§ **Do this**
All of the data below must be repeated exactly.

— Begin Given data —

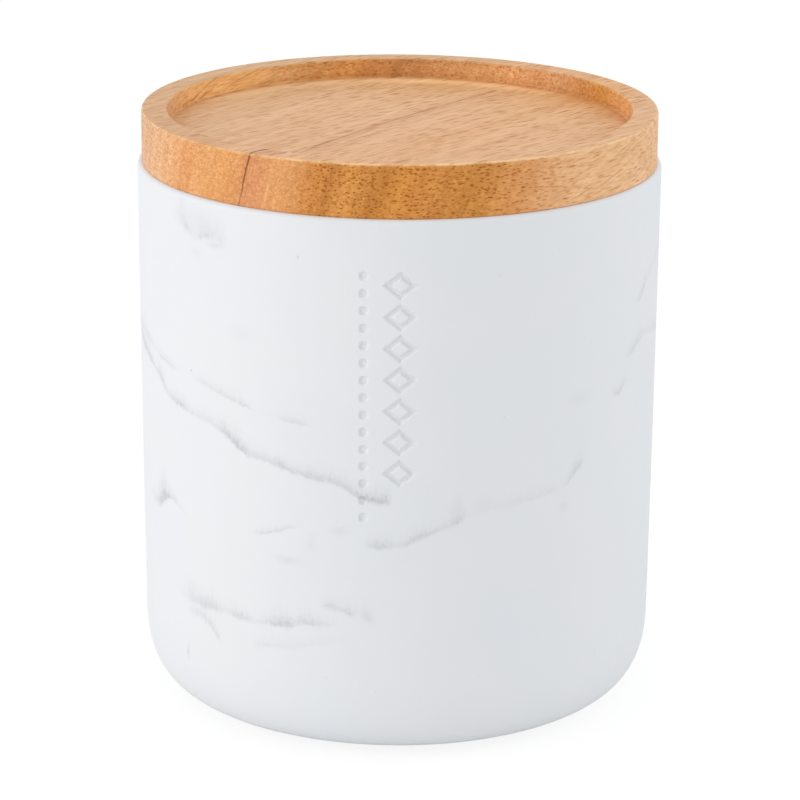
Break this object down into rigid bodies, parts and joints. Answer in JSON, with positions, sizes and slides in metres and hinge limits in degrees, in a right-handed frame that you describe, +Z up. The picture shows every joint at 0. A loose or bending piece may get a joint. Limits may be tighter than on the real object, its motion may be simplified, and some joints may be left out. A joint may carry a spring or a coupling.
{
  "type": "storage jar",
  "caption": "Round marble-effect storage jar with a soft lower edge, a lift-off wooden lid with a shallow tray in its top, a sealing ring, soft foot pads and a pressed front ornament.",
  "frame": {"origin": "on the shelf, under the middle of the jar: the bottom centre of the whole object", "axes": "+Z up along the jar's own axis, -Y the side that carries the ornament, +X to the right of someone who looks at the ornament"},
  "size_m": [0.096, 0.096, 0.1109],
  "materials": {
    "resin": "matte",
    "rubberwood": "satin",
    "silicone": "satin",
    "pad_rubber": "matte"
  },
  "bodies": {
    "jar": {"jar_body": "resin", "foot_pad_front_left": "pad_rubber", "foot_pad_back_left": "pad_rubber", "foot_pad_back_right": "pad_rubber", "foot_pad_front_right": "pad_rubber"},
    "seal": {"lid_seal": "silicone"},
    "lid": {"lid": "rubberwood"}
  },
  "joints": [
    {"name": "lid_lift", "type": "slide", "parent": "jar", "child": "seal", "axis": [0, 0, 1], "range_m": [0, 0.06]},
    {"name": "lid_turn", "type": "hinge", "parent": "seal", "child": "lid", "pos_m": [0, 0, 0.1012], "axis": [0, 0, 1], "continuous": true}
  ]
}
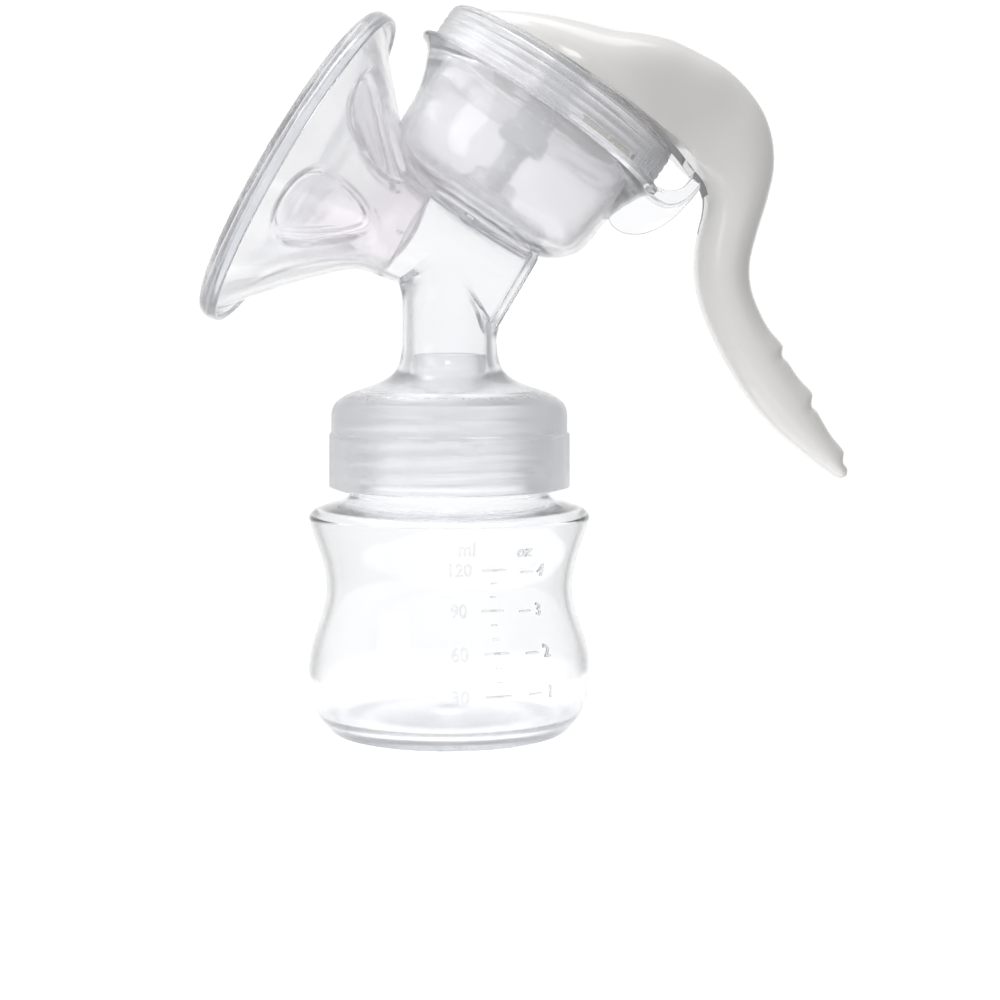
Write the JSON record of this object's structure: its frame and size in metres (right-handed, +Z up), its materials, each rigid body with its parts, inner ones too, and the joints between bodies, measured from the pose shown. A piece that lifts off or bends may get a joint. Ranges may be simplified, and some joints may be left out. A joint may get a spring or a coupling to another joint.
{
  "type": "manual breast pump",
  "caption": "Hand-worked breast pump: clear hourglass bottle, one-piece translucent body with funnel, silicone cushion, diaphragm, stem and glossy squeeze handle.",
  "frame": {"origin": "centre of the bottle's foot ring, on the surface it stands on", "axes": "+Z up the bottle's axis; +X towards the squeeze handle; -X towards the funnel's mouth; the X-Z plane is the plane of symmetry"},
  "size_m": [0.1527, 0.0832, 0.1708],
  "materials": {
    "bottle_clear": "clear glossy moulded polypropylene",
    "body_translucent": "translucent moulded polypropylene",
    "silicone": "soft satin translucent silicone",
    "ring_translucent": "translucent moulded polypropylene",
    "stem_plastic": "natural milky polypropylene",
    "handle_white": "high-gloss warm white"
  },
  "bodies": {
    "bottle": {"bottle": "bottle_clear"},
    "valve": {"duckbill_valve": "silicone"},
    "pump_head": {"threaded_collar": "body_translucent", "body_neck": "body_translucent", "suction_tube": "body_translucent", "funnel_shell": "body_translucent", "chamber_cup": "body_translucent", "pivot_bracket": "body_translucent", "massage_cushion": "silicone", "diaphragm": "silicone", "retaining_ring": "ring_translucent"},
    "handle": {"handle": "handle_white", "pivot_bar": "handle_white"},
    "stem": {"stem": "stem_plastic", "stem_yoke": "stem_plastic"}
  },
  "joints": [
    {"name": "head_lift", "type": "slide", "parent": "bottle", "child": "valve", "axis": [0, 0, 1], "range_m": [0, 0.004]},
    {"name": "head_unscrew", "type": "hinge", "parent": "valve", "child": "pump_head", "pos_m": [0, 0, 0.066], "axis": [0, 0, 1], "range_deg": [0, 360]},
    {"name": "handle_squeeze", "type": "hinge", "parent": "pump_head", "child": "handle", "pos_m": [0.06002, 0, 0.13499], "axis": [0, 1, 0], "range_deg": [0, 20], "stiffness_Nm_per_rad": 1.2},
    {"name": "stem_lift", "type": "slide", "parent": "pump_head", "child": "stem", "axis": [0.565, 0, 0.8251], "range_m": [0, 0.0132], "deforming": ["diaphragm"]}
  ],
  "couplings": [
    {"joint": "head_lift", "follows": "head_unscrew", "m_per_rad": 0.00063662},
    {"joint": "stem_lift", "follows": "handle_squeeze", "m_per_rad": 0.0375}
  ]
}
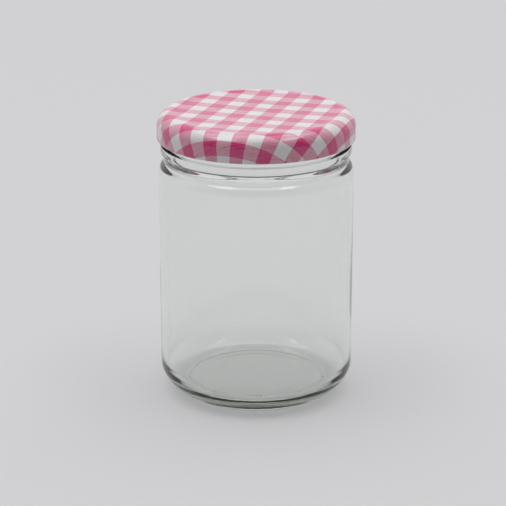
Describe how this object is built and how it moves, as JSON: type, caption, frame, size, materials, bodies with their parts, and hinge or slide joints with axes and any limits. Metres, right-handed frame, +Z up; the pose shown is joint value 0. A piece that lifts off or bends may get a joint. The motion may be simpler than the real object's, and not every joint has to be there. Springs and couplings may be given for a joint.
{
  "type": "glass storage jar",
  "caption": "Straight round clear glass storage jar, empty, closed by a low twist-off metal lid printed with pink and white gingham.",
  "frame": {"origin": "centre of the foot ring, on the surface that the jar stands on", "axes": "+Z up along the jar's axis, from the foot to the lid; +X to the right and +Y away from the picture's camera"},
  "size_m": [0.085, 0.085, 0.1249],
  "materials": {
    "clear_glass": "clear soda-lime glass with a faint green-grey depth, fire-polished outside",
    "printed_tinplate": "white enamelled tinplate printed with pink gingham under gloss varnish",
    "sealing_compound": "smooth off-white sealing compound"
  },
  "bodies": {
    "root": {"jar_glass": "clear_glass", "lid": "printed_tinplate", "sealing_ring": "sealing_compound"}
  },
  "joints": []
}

— End Given data —

§ **Task output**
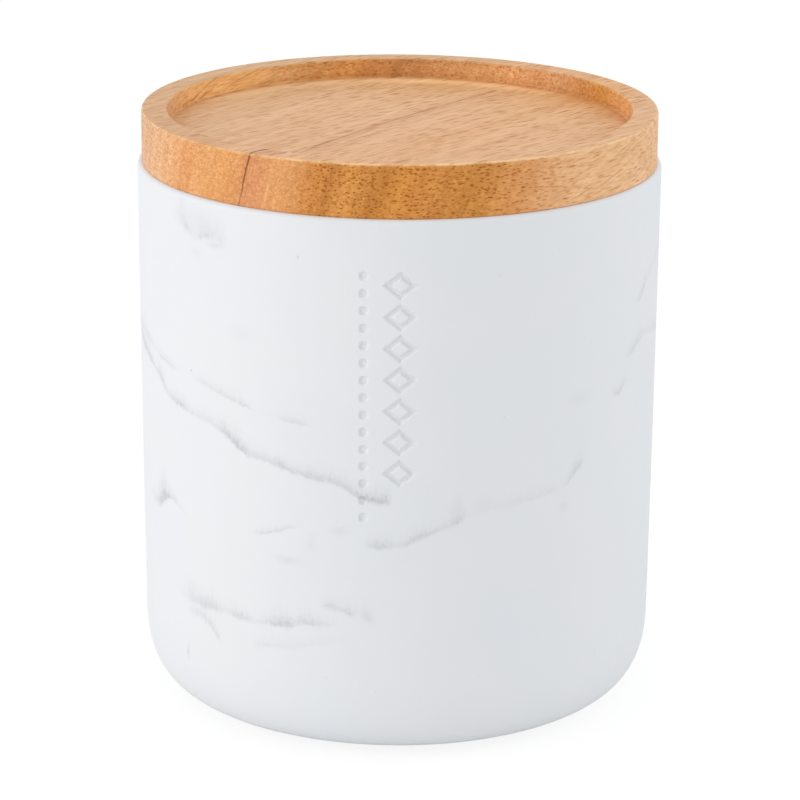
Break this object down into rigid bodies, parts and joints. Answer in JSON, with positions, sizes and slides in metres and hinge limits in degrees, in a right-handed frame that you describe, +Z up. The picture shows every joint at 0. A loose or bending piece may get a joint. Limits may be tighter than on the real object, its motion may be simplified, and some joints may be left out. A joint may carry a spring or a coupling.
{
  "type": "storage jar",
  "caption": "Round marble-effect storage jar with a soft lower edge, a lift-off wooden lid with a shallow tray in its top, a sealing ring, soft foot pads and a pressed front ornament.",
  "frame": {"origin": "on the shelf, under the middle of the jar: the bottom centre of the whole object", "axes": "+Z up along the jar's own axis, -Y the side that carries the ornament, +X to the right of someone who looks at the ornament"},
  "size_m": [0.096, 0.096, 0.1109],
  "materials": {
    "resin": "matte",
    "rubberwood": "satin",
    "silicone": "satin",
    "pad_rubber": "matte"
  },
  "bodies": {
    "jar": {"jar_body": "resin", "foot_pad_front_left": "pad_rubber", "foot_pad_back_left": "pad_rubber", "foot_pad_back_right": "pad_rubber", "foot_pad_front_right": "pad_rubber"},
    "seal": {"lid_seal": "silicone"},
    "lid": {"lid": "rubberwood"}
  },
  "joints": [
    {"name": "lid_lift", "type": "slide", "parent": "jar", "child": "seal", "axis": [0, 0, 1], "range_m": [0, 0.06]},
    {"name": "lid_turn", "type": "hinge", "parent": "seal", "child": "lid", "pos_m": [0, 0, 0.1012], "axis": [0, 0, 1], "continuous": true}
  ]
}
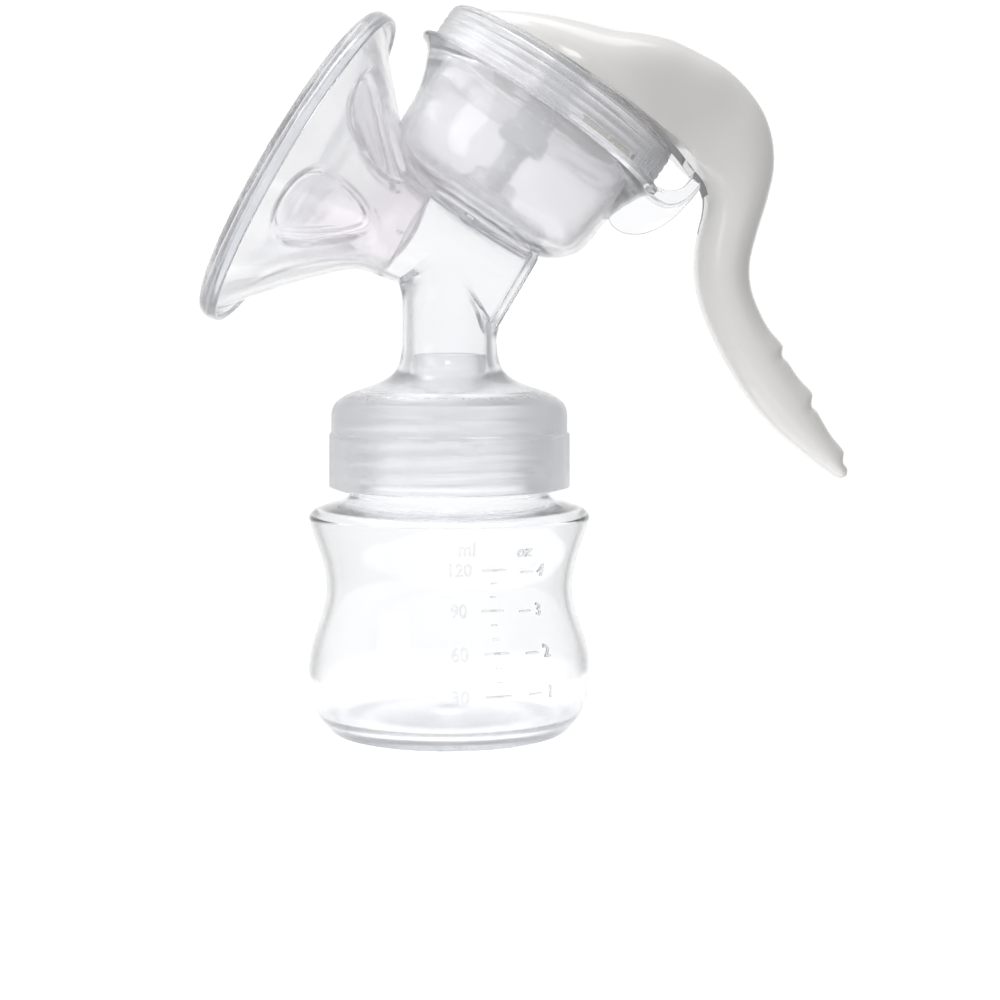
Write the JSON record of this object's structure: its frame and size in metres (right-handed, +Z up), its materials, each rigid body with its parts, inner ones too, and the joints between bodies, measured from the pose shown. A piece that lifts off or bends may get a joint. Ranges may be simplified, and some joints may be left out. A joint may get a spring or a coupling to another joint.
{
  "type": "manual breast pump",
  "caption": "Hand-worked breast pump: clear hourglass bottle, one-piece translucent body with funnel, silicone cushion, diaphragm, stem and glossy squeeze handle.",
  "frame": {"origin": "centre of the bottle's foot ring, on the surface it stands on", "axes": "+Z up the bottle's axis; +X towards the squeeze handle; -X towards the funnel's mouth; the X-Z plane is the plane of symmetry"},
  "size_m": [0.1527, 0.0832, 0.1708],
  "materials": {
    "bottle_clear": "clear glossy moulded polypropylene",
    "body_translucent": "translucent moulded polypropylene",
    "silicone": "soft satin translucent silicone",
    "ring_translucent": "translucent moulded polypropylene",
    "stem_plastic": "natural milky polypropylene",
    "handle_white": "high-gloss warm white"
  },
  "bodies": {
    "bottle": {"bottle": "bottle_clear"},
    "valve": {"duckbill_valve": "silicone"},
    "pump_head": {"threaded_collar": "body_translucent", "body_neck": "body_translucent", "suction_tube": "body_translucent", "funnel_shell": "body_translucent", "chamber_cup": "body_translucent", "pivot_bracket": "body_translucent", "massage_cushion": "silicone", "diaphragm": "silicone", "retaining_ring": "ring_translucent"},
    "handle": {"handle": "handle_white", "pivot_bar": "handle_white"},
    "stem": {"stem": "stem_plastic", "stem_yoke": "stem_plastic"}
  },
  "joints": [
    {"name": "head_lift", "type": "slide", "parent": "bottle", "child": "valve", "axis": [0, 0, 1], "range_m": [0, 0.004]},
    {"name": "head_unscrew", "type": "hinge", "parent": "valve", "child": "pump_head", "pos_m": [0, 0, 0.066], "axis": [0, 0, 1], "range_deg": [0, 360]},
    {"name": "handle_squeeze", "type": "hinge", "parent": "pump_head", "child": "handle", "pos_m": [0.06002, 0, 0.13499], "axis": [0, 1, 0], "range_deg": [0, 20], "stiffness_Nm_per_rad": 1.2},
    {"name": "stem_lift", "type": "slide", "parent": "pump_head", "child": "stem", "axis": [0.565, 0, 0.8251], "range_m": [0, 0.0132], "deforming": ["diaphragm"]}
  ],
  "couplings": [
    {"joint": "head_lift", "follows": "head_unscrew", "m_per_rad": 0.00063662},
    {"joint": "stem_lift", "follows": "handle_squeeze", "m_per_rad": 0.0375}
  ]
}
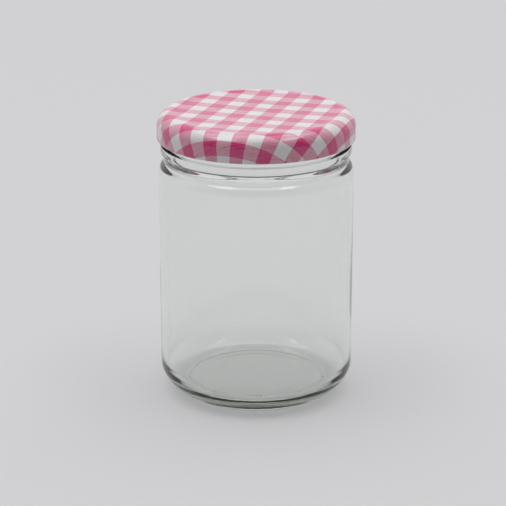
Describe how this object is built and how it moves, as JSON: type, caption, frame, size, materials, bodies with their parts, and hinge or slide joints with axes and any limits. Metres, right-handed frame, +Z up; the pose shown is joint value 0. A piece that lifts off or bends may get a joint. The motion may be simpler than the real object's, and not every joint has to be there. Springs and couplings may be given for a joint.
{
  "type": "glass storage jar",
  "caption": "Straight round clear glass storage jar, empty, closed by a low twist-off metal lid printed with pink and white gingham.",
  "frame": {"origin": "centre of the foot ring, on the surface that the jar stands on", "axes": "+Z up along the jar's axis, from the foot to the lid; +X to the right and +Y away from the picture's camera"},
  "size_m": [0.085, 0.085, 0.1249],
  "materials": {
    "clear_glass": "clear soda-lime glass with a faint green-grey depth, fire-polished outside",
    "printed_tinplate": "white enamelled tinplate printed with pink gingham under gloss varnish",
    "sealing_compound": "smooth off-white sealing compound"
  },
  "bodies": {
    "root": {"jar_glass": "clear_glass", "lid": "printed_tinplate", "sealing_ring": "sealing_compound"}
  },
  "joints": []
}